A new event-sourced ledger service has been built by a platform team to improve auditability and enable faster product launches (instant refunds, partial captures, multi-currency wallets). The company has committed to a zero-downtime migration by the end of the quarter because a regulator-triggered audit in the EU will require demonstrable traceability of ledger changes. The migration will be executed via dual-write + backfill + cutover, and success depends heavily on documentation quality because multiple teams (engineering, compliance, SRE, support, and data) must coordinate under tight timelines.
The cross-functional team includes 10 backend engineers (split across Ledger Platform and Payments Core), 2 SREs, 1 data engineer, 1 QA lead, 1 product manager, 1 compliance lead, and you as the program manager.

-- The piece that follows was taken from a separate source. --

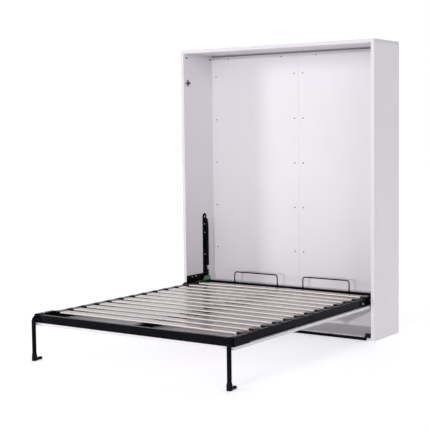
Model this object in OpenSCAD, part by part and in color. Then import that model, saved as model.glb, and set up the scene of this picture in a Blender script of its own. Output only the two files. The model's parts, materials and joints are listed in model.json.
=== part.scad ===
// Murphy wall bed: open white cabinet, folding steel bed frame with slats,
// front panel under the frame, gas struts at the sides and two folding legs.
// Units are millimetres. Inside this file Y is measured from the cabinet's
// front plane towards the wall; place() moves it to the cabinet's middle.

/* [Cabinet] */
// Width over the side panels
cab_w = 1640; // [1640:1:1700]
// Height over the top panel
cab_h = 2088; // [2088:1:2200]
// Depth from the front plane to the wall
cab_d = 394; // [394:1:420]
// Thickness of the side, top and base boards
board = 25; // [25:1:25]
// Thickness of the two back panels
back_t = 8; // [8:0.5:10]
// Thickness of the cleats and rail behind the back panels
cleat_t = 7; // [6:0.5:7]

/* [Bed frame] */
// Outer width of the steel frame
frame_w = 1530; // [1500:1:1530]
// Width of every box rail
rail_w = 30; // [28:1:32]
// Height of every box rail
rail_h = 51; // [51:1:51]
// Wall thickness of the box rails
rail_wall = 2; // [1.5:0.5:3]
// Height of the rails' upper face above the floor
rail_top = 298; // [298:1:298]
// Front face of the foot rail, in front of the cabinet
foot_face_y = -1682; // [-1700:1:-1680]
// Rear face of the head rail, inside the cabinet
head_face_y = 250; // [240:1:252]

/* [Slats] */
// Number of slats
slat_n = 13; // [13:1:13]
// Distance from slat to slat
slat_pitch = 130; // [126:1:130]
// Front edge of the slat nearest the foot
slat_first_y = -1530; // [-1530:1:-1520]
// Width of a slat
slat_w = 62; // [50:1:65]
// Thickness of a slat
slat_t = 10; // [8:0.5:12]
// Length of a slat
slat_l = 1410; // [1400:1:1420]
// Rise of a slat's middle above its ends
slat_crown = 3; // [2:0.5:4]

/* [Front panel] */
// Width of the panel, both halves together
door_w = 1570; // [1560:1:1572]
// Thickness of the panel
door_t = 18; // [16:1:19]
// Edge of the panel at the foot of the bed
door_foot_y = -1688; // [-1688:1:-1684]
// Edge of the panel at the head of the bed
door_head_y = 280; // [270:1:280]

/* [Legs] */
// Distance of a leg's centre line from the middle of the bed
leg_x = 765; // [765:1:765]
// Leg's centre line, in front of the foot rail
leg_y = -1709; // [-1710:1:-1708]
// Outer radius of the leg tube
leg_r = 14; // [13:0.5:14]
// Height of the leg's pivot arm above the floor
leg_pivot_z = 284; // [283:0.5:284]
// Radius of the bend between leg and arm
leg_bend = 30; // [30:1:34]

/* [Lift mechanism] */
// Main pivot, distance behind the front plane
pivot_y = 52.5; // [52.5:0.5:52.5]
// Main pivot, height above the floor
pivot_z = 281.5; // [281.5:0.5:281.5]
// Radius of the main pivot pin
pin_r = 8; // [7:0.5:9]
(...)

You have 10 weeks until the audit window begins, and leadership wants at least 8 markets cut over before the audit starts.

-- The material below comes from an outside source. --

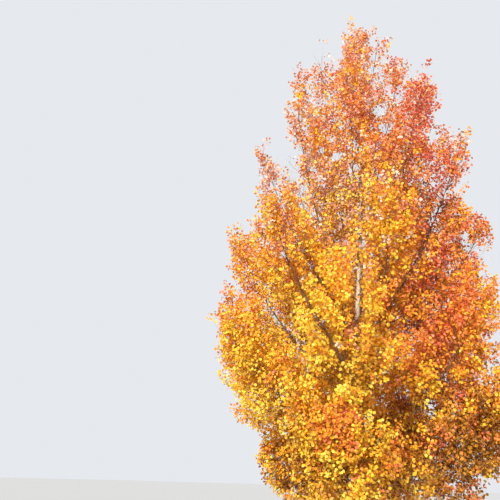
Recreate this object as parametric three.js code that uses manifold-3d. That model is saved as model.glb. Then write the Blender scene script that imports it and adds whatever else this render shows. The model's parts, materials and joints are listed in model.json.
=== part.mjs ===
// A quaking poplar in autumn leaf: a straight trunk, tiers of rising boughs, and the leafy masses they carry.
// Lengths are millimetres and angles are degrees. +Z is up, +X is the crown's right side and -Y its front.
// The origin is the middle of the flat cut under the trunk, at ground level.
import * as THREE from "three";
import { mergeVertices } from "three/addons/utils/BufferGeometryUtils.js";
import Module from "manifold-3d";

const wasm = await Module();
wasm.setup();

// Trunk. The height is that of its tip, where the leader goes on. Its rings lie closer towards the foot.
const TRUNK_HEIGHT = 10600;
const TRUNK_RADIUS = 105;
const TRUNK_TAPER = 1.3;
const TRUNK_TIP_RADIUS = 14;
const TRUNK_LEAN = 270;
const TRUNK_SWAY = 70;
const TRUNK_BOW = 60;
const TRUNK_SIDES = 12;
const TRUNK_STEPS = 16;
const TRUNK_STEP_GROWTH = 1.7;
const FLARE = 75;
const FLARE_HEIGHT = 190;
const FLARE_LOBES = 5;
const FLARE_LOBE_SHARE = 0.28;

// Boughs. A bough's radius is a share of the trunk's, and it is thicker by a collar where it leaves it.
const BOUGH_SHARE = 0.4;
const BOUGH_TIP_RADIUS = 12;
const BOUGH_SIDES = 5;
const BOUGH_STEPS = 3;
const BOUGH_WAVE = 0.025;
const BEND_OUT = 0.62;
const BEND_UP = 0.38;
const COLLAR = 0.45;
const COLLAR_LENGTH = 90;
const SEAT_GAP = 0.3;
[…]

Stakeholder Landscape (Competing Priorities)
- Ledger Platform Engineering wants to minimize scope: ship the migration with the smallest set of behaviors documented and rely on code as the source of truth.
- Payments Core Engineering is worried about on-call load and wants runbooks, rollback procedures, and clear ownership boundaries before any cutover.

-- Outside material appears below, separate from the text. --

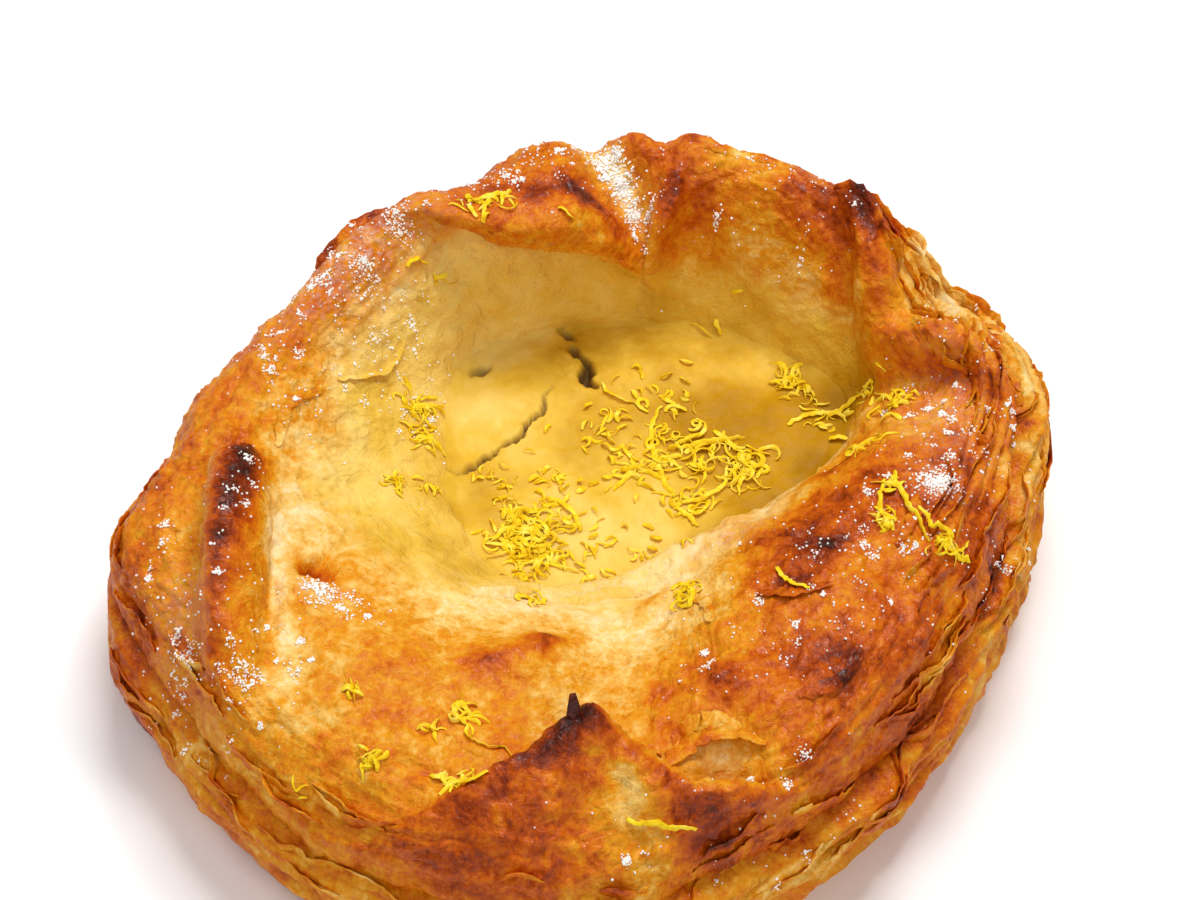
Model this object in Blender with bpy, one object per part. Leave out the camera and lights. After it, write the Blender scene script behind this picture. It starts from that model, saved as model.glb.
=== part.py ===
"""A round lemon danish: laminated dough folded over at four corners, with a pool of baked custard in its middle.

The dough is one solid. Rings of points run from its flat foot over the rim to the floor of the basin, and each ring
takes its radius and height from the angle that it stands at. The folds of the sheet are then pulled up out of that
skin along curved lines: each is steep on the side where the sheet ends and gentle on the side where it goes on.
The custard is a second solid that lies in the basin. +Z is up, and the pastry rests on its flat base at z = 0.
Lengths are in millimetres until the meshes are finished, and angles are in degrees, anticlockwise from +X.
"""

import bmesh
import bpy
import numpy as np
from mathutils import Matrix

MM = 0.001

# Sizes round the rim. A station is an angle, the radius of the belly, the radius and height of the crest, the radius of
# the pool about its own centre, and how long the inner slope stays high: 1 is a straight ramp, 3 is a full dome.
STATIONS = (
    (-175.0, 52.7, 38.8, 25.5, 21.5, 1.4),
    (-155.0, 49.4, 37.6, 24.5, 22.5, 1.9),
    (-130.0, 49.2, 36.5, 24.5, 24.0, 2.2),
    (-105.0, 50.0, 38.0, 23.5, 21.5, 2.2),
    (-85.0, 50.5, 38.5, 22.0, 18.5, 2.0),
    (-62.0, 45.8, 36.6, 25.0, 15.5, 2.6),
    (-35.0, 44.2, 35.2, 27.0, 17.0, 3.4),
    (-10.0, 46.6, 37.0, 27.0, 21.5, 3.2),
    (8.0, 51.2, 40.4, 26.0, 24.5, 1.9),
    (25.0, 58.0, 46.0, 25.0, 24.5, 1.3),
    (40.0, 56.4, 46.8, 27.2, 22.0, 1.4),
    (58.0, 55.4, 46.8, 31.2, 20.5, 1.5),
    (75.0, 52.8, 46.2, 31.8, 19.5, 1.5),
    (95.0, 51.6, 45.6, 31.6, 19.5, 1.4),
    (118.0, 48.0, 42.0, 31.2, 21.0, 1.5),
    (142.0, 46.6, 38.6, 28.0, 22.0, 1.7),
    (158.0, 48.4, 38.8, 27.2, 21.8, 1.6),
    (172.0, 49.6, 38.6, 26.4, 21.5, 1.5),
)
POOL_CENTRE = (6.0, 17.0)
POOL_HEIGHT = 13.0
BASIN_FLOOR = 6.5
CUSTARD_GAP = 0.4

# Outer wall: the height of its widest line, and how square its shoulder is (1 is an ellipse, less is squarer)
BELLY_HEIGHT = 7.5
SHOULDER = 0.85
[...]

- Compliance & Internal Audit requires evidence: versioned documentation, sign-offs, and a clear mapping from requirements → implementation → controls.
- Customer Support Operations needs troubleshooting guides because payment failures create ticket spikes and churn; they cannot interpret internal logs.
- Regional Business Leads (EU + JP) want market-specific exceptions preserved; they will block launch if documentation doesn’t clearly state how local rules are handled.
The extracted interview prompt is: “Explain the importance of documentation in software engineering.” In this scenario, documentation is not theoretical—it is the mechanism by which you will align teams, make trade-offs, reduce risk, and execute a high-stakes launch.
Constraints
| Constraint | Details |
|---|
| Timeline | 10 weeks until audit window; target: 8/12 markets cut over by Week 10 |
| Availability | 2 backend engineers are on existing on-call rotation (30% capacity). 1 SRE is shared with another incident-heavy program |
| Downtime | Contractual SLA: 99.95%; no planned downtime allowed |
| Data volume | 4.2B historical ledger entries; backfill must not exceed 20% additional DB load |
| Compliance | EU audit requires evidence of controls, approvals, and change traceability |
| Tooling | Confluence + GitHub; no new paid tooling approved this quarter |
Deliverables (What You Must Produce)
- Documentation strategy and taxonomy: what must be documented (and where), what can be deferred, and how you’ll keep docs current.
- Execution plan for producing and validating docs in parallel with engineering work (owners, review gates, and timelines).
- Trade-off proposal: what you will cut or simplify to hit the timeline without compromising audit needs or operational safety.
- Launch readiness checklist that uses documentation as a gating mechanism (e.g., runbooks completed, rollback tested, market exceptions documented).
- Post-launch documentation plan: how docs transition to steady-state ownership and how you prevent drift.
Complications (Realistic Issues You Must Handle)
- A key staff engineer leaves in Week 4, and they were the only person who understood two legacy ledger edge cases (chargeback reversal ordering and FX rounding for JPY).
- Compliance changes the requirement in Week 6: they now need a documented control showing that every ledger mutation is traceable to an approved business event, including who approved changes to mapping logic.
- A high-severity incident occurs in Week 7 in the legacy system (intermittent double-posting), pulling two engineers away for 4–5 days and increasing leadership anxiety about the migration.
Interview Question
As the program manager accountable for execution, explain why documentation is critical in this migration and launch—then design a practical approach to documentation that enables delivery.
Specifically, walk through:
- The minimum set of documents you would require for a zero-downtime ledger migration (e.g., architecture decision records, data contracts, market exception catalog, runbooks, rollback plan, monitoring dashboards, incident playbooks, compliance control mapping).
- How you would sequence documentation work alongside engineering milestones so that docs reduce risk rather than become a last-minute scramble.
- How you would use documentation to resolve stakeholder conflict (engineering speed vs. compliance rigor vs. support readiness), including what you would do when teams disagree on “done.”
- What you would do when documentation reveals unknowns or inconsistencies in legacy behavior that threaten schedule.
- How you would define success criteria for documentation (quality, completeness, freshness) and enforce it without stalling the program.
Your answer should be concrete: propose artifacts, owners, review cadence, and launch gates; call out trade-offs; and explain how documentation changes execution outcomes (risk, timeline, and operational stability).